| Aim |
Gather each line of the entries below that includes "axes".

| Available data |
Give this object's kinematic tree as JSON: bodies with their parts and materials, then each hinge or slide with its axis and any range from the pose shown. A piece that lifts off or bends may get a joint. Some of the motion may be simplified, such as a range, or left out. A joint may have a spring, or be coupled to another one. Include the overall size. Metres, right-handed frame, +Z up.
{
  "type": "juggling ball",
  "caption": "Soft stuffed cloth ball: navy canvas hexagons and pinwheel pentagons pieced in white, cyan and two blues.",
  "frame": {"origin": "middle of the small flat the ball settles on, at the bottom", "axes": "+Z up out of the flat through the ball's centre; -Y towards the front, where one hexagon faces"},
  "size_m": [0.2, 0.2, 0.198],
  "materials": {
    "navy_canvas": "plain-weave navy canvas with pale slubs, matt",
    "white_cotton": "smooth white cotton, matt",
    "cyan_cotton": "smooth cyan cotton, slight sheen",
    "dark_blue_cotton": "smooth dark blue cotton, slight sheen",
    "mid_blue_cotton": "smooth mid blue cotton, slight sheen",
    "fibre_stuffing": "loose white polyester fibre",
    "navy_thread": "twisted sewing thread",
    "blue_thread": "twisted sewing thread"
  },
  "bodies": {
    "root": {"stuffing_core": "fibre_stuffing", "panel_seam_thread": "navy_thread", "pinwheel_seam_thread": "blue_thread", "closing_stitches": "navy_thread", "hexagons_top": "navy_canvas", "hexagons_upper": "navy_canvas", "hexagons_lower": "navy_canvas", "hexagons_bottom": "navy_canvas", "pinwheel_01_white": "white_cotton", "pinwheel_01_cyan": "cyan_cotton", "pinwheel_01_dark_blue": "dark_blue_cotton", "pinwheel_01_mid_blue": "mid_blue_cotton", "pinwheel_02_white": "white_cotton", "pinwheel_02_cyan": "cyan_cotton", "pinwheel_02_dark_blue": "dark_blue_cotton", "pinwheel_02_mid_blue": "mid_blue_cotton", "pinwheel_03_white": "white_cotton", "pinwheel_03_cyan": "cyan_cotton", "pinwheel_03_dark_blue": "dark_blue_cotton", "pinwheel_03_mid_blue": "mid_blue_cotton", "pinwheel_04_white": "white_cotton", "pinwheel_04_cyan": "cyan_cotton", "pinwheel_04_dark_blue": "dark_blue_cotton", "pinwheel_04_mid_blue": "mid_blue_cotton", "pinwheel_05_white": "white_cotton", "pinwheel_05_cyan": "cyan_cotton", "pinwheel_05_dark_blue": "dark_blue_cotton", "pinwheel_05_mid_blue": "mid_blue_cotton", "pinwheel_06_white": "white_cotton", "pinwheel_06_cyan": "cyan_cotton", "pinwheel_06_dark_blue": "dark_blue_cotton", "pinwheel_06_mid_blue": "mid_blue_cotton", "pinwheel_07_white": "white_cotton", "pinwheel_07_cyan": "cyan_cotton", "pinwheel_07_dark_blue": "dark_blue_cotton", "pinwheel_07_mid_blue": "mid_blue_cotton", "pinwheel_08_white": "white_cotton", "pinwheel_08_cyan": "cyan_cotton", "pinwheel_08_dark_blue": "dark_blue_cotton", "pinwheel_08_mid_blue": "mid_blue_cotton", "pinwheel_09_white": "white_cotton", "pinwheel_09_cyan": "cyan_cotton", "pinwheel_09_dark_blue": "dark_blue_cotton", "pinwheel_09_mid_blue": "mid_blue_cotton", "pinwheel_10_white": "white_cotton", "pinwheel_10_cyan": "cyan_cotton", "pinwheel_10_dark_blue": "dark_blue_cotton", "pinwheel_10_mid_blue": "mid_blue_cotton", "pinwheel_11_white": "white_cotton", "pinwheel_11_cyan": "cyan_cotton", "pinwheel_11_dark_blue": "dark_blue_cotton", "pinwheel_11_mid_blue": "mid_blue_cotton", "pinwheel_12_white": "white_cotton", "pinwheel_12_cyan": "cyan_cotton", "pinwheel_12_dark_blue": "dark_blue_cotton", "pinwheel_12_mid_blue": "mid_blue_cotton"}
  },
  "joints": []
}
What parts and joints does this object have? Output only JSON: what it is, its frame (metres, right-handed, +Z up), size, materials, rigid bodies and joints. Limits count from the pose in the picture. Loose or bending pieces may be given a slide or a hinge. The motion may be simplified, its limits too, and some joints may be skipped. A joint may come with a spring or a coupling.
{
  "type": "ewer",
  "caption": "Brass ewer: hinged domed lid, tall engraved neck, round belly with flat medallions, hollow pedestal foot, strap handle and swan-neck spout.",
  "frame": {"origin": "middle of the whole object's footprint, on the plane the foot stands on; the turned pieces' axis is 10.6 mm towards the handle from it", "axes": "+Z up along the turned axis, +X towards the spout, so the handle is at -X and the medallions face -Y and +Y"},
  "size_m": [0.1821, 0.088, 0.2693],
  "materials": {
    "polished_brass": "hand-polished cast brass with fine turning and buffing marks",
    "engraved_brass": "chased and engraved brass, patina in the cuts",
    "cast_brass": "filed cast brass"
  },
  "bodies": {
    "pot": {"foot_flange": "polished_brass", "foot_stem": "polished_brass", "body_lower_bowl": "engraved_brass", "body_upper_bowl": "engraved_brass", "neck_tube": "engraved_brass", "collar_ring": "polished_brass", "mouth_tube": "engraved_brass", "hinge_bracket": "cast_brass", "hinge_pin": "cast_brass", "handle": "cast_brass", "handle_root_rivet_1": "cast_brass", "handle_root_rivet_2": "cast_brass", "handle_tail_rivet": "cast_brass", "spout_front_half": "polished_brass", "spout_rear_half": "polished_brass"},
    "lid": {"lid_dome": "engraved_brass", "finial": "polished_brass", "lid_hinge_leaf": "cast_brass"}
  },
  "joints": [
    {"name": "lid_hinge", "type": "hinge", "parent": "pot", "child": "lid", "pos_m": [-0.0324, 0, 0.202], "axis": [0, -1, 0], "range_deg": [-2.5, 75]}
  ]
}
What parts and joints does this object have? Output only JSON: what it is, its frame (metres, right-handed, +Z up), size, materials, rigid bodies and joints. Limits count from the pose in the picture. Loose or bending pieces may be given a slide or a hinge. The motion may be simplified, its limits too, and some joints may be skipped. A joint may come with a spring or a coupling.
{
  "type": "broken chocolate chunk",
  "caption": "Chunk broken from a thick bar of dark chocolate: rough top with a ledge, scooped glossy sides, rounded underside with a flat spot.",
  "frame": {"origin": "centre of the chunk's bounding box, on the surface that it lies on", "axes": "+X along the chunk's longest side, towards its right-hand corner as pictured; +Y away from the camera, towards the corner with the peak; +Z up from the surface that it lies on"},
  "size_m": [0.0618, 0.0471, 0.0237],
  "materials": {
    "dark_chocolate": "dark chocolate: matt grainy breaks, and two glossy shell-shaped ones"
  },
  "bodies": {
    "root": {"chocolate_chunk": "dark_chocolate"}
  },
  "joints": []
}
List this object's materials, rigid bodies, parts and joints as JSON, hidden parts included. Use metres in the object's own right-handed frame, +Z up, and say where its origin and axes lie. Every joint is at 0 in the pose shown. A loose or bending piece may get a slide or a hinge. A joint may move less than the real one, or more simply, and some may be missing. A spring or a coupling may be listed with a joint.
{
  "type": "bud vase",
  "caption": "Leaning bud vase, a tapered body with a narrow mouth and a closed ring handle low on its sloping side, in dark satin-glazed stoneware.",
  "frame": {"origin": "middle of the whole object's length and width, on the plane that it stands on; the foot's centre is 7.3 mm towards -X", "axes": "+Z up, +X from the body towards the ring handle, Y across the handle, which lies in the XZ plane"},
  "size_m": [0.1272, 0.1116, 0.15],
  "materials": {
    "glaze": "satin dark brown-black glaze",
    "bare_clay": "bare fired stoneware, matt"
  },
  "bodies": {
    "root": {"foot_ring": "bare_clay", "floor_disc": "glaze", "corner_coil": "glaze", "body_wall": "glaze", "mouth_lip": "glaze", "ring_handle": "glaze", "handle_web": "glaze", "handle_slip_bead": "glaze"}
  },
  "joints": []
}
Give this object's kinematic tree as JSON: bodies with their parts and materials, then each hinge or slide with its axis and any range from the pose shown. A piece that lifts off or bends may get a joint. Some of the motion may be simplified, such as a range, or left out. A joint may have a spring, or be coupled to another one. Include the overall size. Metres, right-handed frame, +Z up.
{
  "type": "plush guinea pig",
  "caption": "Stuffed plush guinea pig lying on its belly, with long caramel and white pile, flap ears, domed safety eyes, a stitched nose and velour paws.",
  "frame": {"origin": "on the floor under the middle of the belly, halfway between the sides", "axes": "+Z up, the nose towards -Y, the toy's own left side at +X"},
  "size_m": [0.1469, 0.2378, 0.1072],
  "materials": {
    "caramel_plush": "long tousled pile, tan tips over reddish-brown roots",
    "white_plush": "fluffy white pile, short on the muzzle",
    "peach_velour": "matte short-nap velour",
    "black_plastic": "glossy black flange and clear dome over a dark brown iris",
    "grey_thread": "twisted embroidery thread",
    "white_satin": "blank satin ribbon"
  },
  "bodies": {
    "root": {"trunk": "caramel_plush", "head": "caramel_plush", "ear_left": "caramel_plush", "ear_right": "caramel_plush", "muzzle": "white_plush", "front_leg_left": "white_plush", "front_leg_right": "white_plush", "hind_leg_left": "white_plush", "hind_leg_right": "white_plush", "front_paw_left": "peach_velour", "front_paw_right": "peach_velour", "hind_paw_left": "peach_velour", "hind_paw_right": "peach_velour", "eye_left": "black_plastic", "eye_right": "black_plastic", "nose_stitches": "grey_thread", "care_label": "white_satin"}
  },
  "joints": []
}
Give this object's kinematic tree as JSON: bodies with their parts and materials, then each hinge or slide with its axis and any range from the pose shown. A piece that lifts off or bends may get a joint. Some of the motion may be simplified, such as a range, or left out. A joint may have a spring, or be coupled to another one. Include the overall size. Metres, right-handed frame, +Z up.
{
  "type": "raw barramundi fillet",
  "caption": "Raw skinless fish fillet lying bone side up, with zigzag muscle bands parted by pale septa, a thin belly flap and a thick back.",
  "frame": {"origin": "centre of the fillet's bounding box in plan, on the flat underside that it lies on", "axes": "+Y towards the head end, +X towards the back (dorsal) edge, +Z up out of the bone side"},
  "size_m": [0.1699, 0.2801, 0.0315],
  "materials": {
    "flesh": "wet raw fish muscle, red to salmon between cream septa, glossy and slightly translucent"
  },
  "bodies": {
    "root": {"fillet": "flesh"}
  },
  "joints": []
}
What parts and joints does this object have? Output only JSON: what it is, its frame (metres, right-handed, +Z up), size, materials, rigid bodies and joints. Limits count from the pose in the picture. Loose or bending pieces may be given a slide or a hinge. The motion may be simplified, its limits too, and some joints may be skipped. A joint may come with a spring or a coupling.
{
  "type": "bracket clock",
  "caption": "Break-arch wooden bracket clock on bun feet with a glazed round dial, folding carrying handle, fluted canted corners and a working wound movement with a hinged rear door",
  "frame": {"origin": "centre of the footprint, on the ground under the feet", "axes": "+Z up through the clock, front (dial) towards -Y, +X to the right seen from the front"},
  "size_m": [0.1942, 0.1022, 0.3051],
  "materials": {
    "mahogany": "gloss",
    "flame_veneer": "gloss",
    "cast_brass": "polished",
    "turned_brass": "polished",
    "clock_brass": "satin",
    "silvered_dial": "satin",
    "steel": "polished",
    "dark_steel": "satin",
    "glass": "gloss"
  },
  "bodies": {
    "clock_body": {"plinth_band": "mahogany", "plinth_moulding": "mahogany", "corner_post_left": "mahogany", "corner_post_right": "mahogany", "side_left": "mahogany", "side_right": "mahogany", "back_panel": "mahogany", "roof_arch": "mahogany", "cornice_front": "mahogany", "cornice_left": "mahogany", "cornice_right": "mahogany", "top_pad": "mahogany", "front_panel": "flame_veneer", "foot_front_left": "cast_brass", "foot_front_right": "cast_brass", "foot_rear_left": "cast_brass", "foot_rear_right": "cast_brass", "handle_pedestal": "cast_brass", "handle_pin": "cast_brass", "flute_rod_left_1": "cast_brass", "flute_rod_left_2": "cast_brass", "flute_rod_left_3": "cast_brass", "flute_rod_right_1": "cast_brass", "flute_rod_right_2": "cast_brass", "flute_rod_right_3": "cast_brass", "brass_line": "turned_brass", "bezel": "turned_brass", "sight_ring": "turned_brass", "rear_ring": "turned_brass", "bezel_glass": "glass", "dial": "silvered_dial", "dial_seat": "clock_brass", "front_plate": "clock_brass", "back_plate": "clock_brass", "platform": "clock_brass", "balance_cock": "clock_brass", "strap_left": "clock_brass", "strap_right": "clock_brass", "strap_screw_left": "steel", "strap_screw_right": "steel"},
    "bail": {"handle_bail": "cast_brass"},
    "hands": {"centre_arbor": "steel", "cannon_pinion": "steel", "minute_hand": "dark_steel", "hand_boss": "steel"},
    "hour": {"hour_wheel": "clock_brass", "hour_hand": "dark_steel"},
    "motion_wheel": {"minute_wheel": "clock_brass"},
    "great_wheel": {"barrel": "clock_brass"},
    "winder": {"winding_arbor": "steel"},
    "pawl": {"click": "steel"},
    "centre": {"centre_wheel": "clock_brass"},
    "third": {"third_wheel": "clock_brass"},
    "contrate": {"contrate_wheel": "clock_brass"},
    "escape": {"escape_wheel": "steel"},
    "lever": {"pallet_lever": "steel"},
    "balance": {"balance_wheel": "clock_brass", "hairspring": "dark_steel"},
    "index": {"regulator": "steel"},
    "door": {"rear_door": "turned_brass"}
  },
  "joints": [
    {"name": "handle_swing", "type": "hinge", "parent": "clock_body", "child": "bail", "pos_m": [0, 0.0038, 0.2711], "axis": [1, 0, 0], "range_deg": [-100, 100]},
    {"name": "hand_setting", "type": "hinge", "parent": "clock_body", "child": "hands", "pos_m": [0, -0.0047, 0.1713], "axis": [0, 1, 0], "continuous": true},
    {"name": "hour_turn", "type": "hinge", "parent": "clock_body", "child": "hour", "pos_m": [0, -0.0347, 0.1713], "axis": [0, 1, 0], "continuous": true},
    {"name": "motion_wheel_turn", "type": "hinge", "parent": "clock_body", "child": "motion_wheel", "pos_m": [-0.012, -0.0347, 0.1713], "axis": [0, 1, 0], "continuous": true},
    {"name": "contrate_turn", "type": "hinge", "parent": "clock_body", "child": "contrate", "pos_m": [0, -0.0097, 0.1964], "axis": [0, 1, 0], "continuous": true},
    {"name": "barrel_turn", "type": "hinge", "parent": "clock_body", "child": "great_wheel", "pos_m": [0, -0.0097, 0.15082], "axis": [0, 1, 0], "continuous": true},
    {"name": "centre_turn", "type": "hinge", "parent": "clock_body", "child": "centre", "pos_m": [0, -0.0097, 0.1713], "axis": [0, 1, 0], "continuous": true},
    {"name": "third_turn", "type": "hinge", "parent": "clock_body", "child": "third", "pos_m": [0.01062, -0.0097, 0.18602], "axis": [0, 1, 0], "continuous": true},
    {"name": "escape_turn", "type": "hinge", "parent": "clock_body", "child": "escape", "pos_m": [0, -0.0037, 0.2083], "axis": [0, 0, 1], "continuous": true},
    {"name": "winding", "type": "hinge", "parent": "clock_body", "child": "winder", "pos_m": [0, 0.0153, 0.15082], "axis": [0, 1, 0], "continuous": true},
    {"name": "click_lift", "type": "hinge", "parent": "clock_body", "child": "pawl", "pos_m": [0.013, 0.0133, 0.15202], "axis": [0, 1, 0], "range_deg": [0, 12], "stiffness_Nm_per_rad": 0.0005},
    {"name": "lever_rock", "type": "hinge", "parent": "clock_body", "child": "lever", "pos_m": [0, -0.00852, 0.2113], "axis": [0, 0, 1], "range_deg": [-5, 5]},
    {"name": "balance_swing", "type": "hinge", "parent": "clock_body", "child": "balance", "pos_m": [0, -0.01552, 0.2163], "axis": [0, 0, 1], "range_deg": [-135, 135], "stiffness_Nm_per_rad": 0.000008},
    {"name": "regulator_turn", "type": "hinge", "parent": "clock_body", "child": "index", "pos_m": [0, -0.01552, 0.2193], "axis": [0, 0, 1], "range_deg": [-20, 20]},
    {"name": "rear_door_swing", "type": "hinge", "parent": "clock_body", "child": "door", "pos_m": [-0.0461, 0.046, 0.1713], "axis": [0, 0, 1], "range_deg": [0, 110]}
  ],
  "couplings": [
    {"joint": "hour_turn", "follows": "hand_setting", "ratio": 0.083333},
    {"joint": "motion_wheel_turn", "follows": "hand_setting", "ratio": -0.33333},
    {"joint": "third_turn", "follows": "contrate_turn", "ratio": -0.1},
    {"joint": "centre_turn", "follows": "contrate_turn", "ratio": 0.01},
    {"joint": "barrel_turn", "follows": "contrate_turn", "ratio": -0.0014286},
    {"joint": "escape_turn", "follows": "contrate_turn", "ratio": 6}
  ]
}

| Solution |
  "frame": {"origin": "middle of the small flat the ball settles on, at the bottom", "axes": "+Z up out of the flat through the ball's centre; -Y towards the front, where one hexagon faces"},
  "frame": {"origin": "middle of the whole object's footprint, on the plane the foot stands on; the turned pieces' axis is 10.6 mm towards the handle from it", "axes": "+Z up along the turned axis, +X towards the spout, so the handle is at -X and the medallions face -Y and +Y"},
  "frame": {"origin": "centre of the chunk's bounding box, on the surface that it lies on", "axes": "+X along the chunk's longest side, towards its right-hand corner as pictured; +Y away from the camera, towards the corner with the peak; +Z up from the surface that it lies on"},
List this object's materials, rigid bodies, parts and joints as JSON, hidden parts included. Use metres in the object's own right-handed frame, +Z up, and say where its origin and axes lie. Every joint is at 0 in the pose shown. A loose or bending piece may get a slide or a hinge. A joint may move less than the real one, or more simply, and some may be missing. A spring or a coupling may be listed with a joint.
  "frame": {"origin": "middle of the whole object's length and width, on the plane that it stands on; the foot's centre is 7.3 mm towards -X", "axes": "+Z up, +X from the body towards the ring handle, Y across the handle, which lies in the XZ plane"},
  "frame": {"origin": "on the floor under the middle of the belly, halfway between the sides", "axes": "+Z up, the nose towards -Y, the toy's own left side at +X"},
  "frame": {"origin": "centre of the fillet's bounding box in plan, on the flat underside that it lies on", "axes": "+Y towards the head end, +X towards the back (dorsal) edge, +Z up out of the bone side"},
  "frame": {"origin": "centre of the footprint, on the ground under the feet", "axes": "+Z up through the clock, front (dial) towards -Y, +X to the right seen from the front"},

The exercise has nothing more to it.